Als "Gegenkultur" wird eine Subkultur dann bezeichnet, wenn ihre Normen der Gesamtkultur widersprechen. Die "Jugendkultur" beinhaltet Bereiche aus Subkultur und Gegenkultur (vgl. Oerter 2002, S. 311), wobei jedoch radikales Gedankengut gegenüber der Gesellschaft im Gegensatz zu den 1960er und 1970er Jahren heutzutage nur mehr bei einigen wenigen Gruppen angetroffen werden kann. Heutzutage umfasst die Jugendkultur hauptsächlich den Freizeitbereich (vgl. Großegger & Heinzlmaier 2004, S. 7). Als wichtige Szenen führen Großegger und Heinzlmaier (2004, S. 10) die Musik-Szene an, die unter anderem die Techno- die Metal- oder die Hip-Hop-Szene umfasst, die Fun-Sport-Szene, zu der sich Snowboarder, Skateboarder oder Beachvolleyballer zählen oder auch die Computer-Szene.

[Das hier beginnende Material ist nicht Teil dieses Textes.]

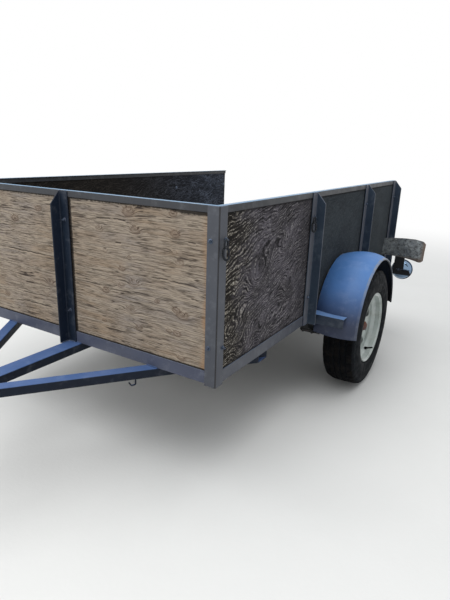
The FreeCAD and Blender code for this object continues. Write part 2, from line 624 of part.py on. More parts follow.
def lamps():
    x = HALF + LAMP_OUT
    y = BED_L - LAMP_AHEAD
    z = LAMP_Z
    r = LAMP_R
    d = LAMP_DEEP
    bowl = bulge((y - d, 14), (y - 8, r - 5))
    rows = [(y - d, 0), (y - d, 14), (*bowl, y - 8, r - 5), (y - 8, r), (y - 1, r), (y + 3, r - 1, y + 4, r - 6), (y, r - 6), (y, 0)]
    both("lamp_shell", revolve("y", rows, (x, z)))
    rows = [(y + 0.3, 0), (y + 0.3, r - 8), (y + 5, r - 8), (*bulge((y + 14, 0), (y + 5, r - 8)), y + 14, 0)]
    both("lamp_lens", revolve("y", rows, (x, z)))
    # Flat bar from the rail, with an upright strap that also holds the plate on the left
    back = y - d - 0.3
    low = z - 31
    high = z + 11
    arm = prism("y", [(SKIN, low), (x + 44, low), (x + 44, high), (SKIN, high)], back - STEEL, back)
    stud = hexagon("y", back - STEEL - 8, (x, z), 16, 8).fuse(rod("y", back - STEEL - 14, (x, z), 5, 6))
    gusset = prism("z", [(SKIN, back), (SKIN + 40, back), (SKIN, back + 40)], z - 10, z - 5)
    right = arm.fuse([stud, gusset])
    strap = prism("y", [(x - 50, high - 6), (x + 22, high - 6), (x + 20, z + 128), (x - 48, z + 128)], back - 2 * STEEL, back - STEEL)
    PARTS["lamp_bracket_l"] = right.fuse(strap).removeSplitter()
    PARTS["lamp_bracket_r"] = mirror(right.removeSplitter())
    plate = box(-PLATE_W / 2, PLATE_W / 2, -1.2, 0, 0, PLATE_H)
    plate.rotate(V(0, 0, 0), V(1, 0, 0), PLATE_LEAN)
    plate.translate(V(x + 2, back - 2 * STEEL - 0.2, z + 102))
    PARTS["number_plate"] = plate


bed_rails()
top_rails()
posts()
panels()
tongue()
coupler()
jack()
fenders()
axle()
springs()
wheels()
lamps()

# Stored frame: the box's middle in X and Y, the ground at Z 0
whole = Part.makeCompound(list(PARTS.values())).BoundBox
shift = V(-(whole.XMin + whole.XMax) / 2, -(whole.YMin + whole.YMax) / 2, -GROUND)
for name, shape in PARTS.items():
    shape.translate(shift)
    bad = "" if shape.isValid() else " NOT VALID"
    bb = shape.BoundBox
    print(f"{name:18s} solids {len(shape.Solids)} vol {shape.Volume / 1000:9.1f} cm3 x {bb.XMin:.1f} {bb.XMax:.1f}"
          f" y {bb.YMin:.1f} {bb.YMax:.1f} z {bb.ZMin:.1f} {bb.ZMax:.1f}{bad}")
    shape.exportStep("parts/" + name + ".step")
print("shift", shift, "size", whole.XLength, whole.YLength, whole.ZLength, "nodes", len(PARTS))
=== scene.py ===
import json
import random
from math import copysign, cos, exp, hypot, pi, radians, sin, sqrt

import bpy
from mathutils import Matrix, Vector

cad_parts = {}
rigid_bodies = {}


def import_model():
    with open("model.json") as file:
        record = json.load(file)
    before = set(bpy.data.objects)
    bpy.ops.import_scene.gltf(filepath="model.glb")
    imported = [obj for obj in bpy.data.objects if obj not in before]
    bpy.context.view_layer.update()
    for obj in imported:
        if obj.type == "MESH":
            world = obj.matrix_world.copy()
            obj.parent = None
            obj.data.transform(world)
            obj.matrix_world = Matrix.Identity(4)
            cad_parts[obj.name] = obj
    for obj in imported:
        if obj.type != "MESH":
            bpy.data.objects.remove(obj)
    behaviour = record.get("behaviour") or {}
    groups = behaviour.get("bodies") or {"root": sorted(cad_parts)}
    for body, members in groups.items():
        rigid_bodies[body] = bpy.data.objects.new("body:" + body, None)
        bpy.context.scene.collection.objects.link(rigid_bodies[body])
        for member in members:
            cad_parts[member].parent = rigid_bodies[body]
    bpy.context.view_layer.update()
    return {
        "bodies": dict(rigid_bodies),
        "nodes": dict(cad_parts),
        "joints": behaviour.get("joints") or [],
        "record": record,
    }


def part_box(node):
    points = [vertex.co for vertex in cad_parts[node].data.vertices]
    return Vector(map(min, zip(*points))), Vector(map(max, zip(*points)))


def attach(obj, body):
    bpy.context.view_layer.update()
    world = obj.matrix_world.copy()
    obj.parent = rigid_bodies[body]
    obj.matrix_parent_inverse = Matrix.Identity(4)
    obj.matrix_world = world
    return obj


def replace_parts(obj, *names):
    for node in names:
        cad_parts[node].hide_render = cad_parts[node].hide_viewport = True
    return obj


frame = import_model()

NODES = frame["nodes"]
random.seed(11)

# The source's own frame, in mm: X to the trailer's left, Y to the rear from the front of the posts,
# Z up from the lower edge of the bed rails. Every piece below is drawn in it.
ORIGIN = Vector((
    (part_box("tongue_tube")[0].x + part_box("tongue_tube")[1].x) / 2,
    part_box("corner_post_l")[0].y,
    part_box("side_rail_l")[0].z,
))


def row(p):
    """Place in metres of a point in mm in the source's frame."""
    return ORIGIN + Vector(p) / 1000


def at_x(x):
    return row((x, 0, 0)).x


def at_y(y):
    return row((0, y, 0)).y


def at_z(z):
    return row((0, 0, z)).z


# Sizes shared with the source, in mm
HALF = 762
STEEL = 4.8
BED_L = 2438
BED_H = 674
RAIL_LEG = 50.8
TOP_LEG = 25.4
PLY = 12.7
DECK = 50.8
TUBE_H = 38.1
TUBE_W = 76.2
AXLE_Y = 1345
AXLE_Z = -114
TYRE_X = 898
TYRE_R = 344
LUG_CIRCLE_R = 57.15
POSTS = (AXLE_Y - 465, AXLE_Y + 397, BED_L)
POST_LEG = 50.8
POST_MID = -43
FENDER_Z = -70
FENDER_R = 362
FENDER_RIM = HALF + 229
SPRING_X = HALF - 44
BRACE_X = 447
BRACE_SLOPE = 0.76
BRACE_HALF = 25.4
TONGUE_FRONT = -1100
LAMP = (916, BED_L - 108, 41)
LAMP_BACK = LAMP[1] - 60.3
PLATE_W = 305
PLATE_H = 152
PLY_LAYER = 0.00508


# Materials

def rgb(r, g, b):
    """Linear colour from its display values out of 255."""
    out = []
    for v in (r, g, b):
        v /= 255
        out.append(v / 12.92 if v <= 0.04045 else ((v + 0.055) / 1.055) ** 2.4)
    return (*out, 1)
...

Viele Jugendgruppen entwickeln ihren eigenen Sprachstil, den so genannten "Jargon". Dieser ermöglicht es, Dinge auszudrücken, die mit der bisherigen Sprache nicht vermittelt werden konnten (vgl. Oerter 2002, S. 314). Darüber hinaus bewirkt er ein Zusammengehörigkeitsgefühl. Oerter (2002, S. 314) gibt als Beispiel das Wort "cool" an.
Verschiedene Gruppen verwenden "integrale Objekte", z. B. Motorräder, Computer oder Musikgruppen, um sich von anderen Gruppen abzugrenzen. So genannte "homologe Objekte", wie z. B. Kleidung, Accessoires unterstützen das Zusammengehörigkeitsgefühl (vgl. Oerter, 2002, S. 314).

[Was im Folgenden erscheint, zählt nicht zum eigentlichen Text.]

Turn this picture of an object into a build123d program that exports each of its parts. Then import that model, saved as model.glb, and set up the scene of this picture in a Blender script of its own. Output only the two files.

Da die Lebensstile der Jugendlichen von aktuellen Modeströmungen beeinflusst werden, müssen die Lebensstile im Erwachsenenalter nicht diesen Vorstellungen entsprechen. Im Gegenteil, die Lebensstile werden mit Eintritt in das Erwachsenenleben rasch an die Hauptkultur angepasst (vgl. Oerter 2002, S. 313). -> gilt das heute noch?
Jugendliche, die einen kleinen Freundeskreis haben und Jugendliche, die relativ wenige soziale Beziehungen zu Gleichaltrigen aufweisen, zeigen laut Untersuchungen "weniger Risiko- und Problemverhalten" (Oerter 2002, S. 314). Jugendliche, die sich in Cliquen befinden, rebellieren am häufigsten gegen die Normen der Erwachsenenwelt (vgl. Oerter 2002, S. 314).